• The task: Repeat exactly, please, the lines that begin at the start of the listing and end at the line holding "for name in".
::::::::::
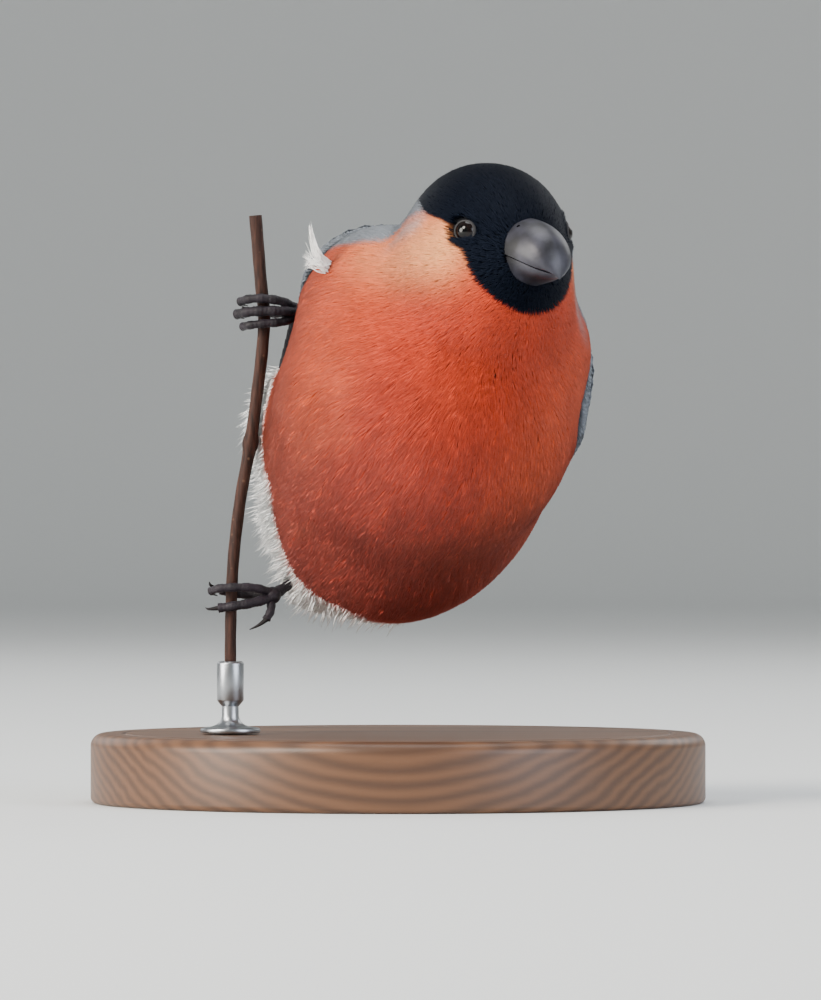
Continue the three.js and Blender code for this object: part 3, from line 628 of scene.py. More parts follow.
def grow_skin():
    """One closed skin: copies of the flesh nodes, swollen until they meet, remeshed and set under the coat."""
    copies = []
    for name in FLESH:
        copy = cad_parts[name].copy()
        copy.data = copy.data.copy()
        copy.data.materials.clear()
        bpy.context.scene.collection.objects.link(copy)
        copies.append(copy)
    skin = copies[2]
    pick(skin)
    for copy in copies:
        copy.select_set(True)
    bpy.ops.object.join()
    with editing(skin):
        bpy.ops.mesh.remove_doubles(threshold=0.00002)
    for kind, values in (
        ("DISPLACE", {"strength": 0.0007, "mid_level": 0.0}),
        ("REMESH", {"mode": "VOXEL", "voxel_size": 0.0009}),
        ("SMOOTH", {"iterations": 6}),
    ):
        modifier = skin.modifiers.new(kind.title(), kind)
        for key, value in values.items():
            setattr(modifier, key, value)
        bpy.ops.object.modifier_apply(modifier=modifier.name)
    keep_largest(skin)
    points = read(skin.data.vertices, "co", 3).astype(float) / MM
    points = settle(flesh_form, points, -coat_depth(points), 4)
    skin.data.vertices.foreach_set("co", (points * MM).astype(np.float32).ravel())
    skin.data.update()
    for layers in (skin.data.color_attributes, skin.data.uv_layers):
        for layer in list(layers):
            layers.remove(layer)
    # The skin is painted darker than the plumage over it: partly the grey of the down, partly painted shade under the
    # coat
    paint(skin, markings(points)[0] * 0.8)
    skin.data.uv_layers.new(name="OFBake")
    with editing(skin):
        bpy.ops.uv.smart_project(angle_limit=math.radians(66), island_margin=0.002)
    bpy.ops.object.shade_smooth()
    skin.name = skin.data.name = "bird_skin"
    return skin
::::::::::
• Reply:
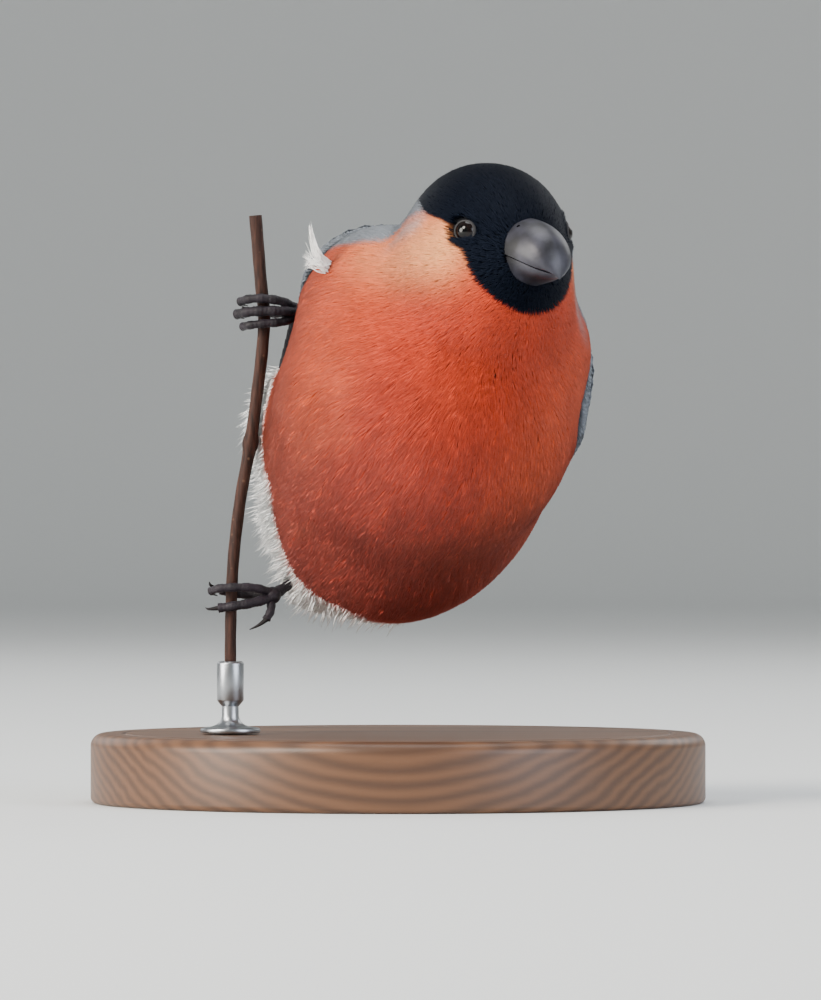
Continue the three.js and Blender code for this object: part 3, from line 628 of scene.py. More parts follow.
def grow_skin():
    """One closed skin: copies of the flesh nodes, swollen until they meet, remeshed and set under the coat."""
    copies = []
    for name in FLESH:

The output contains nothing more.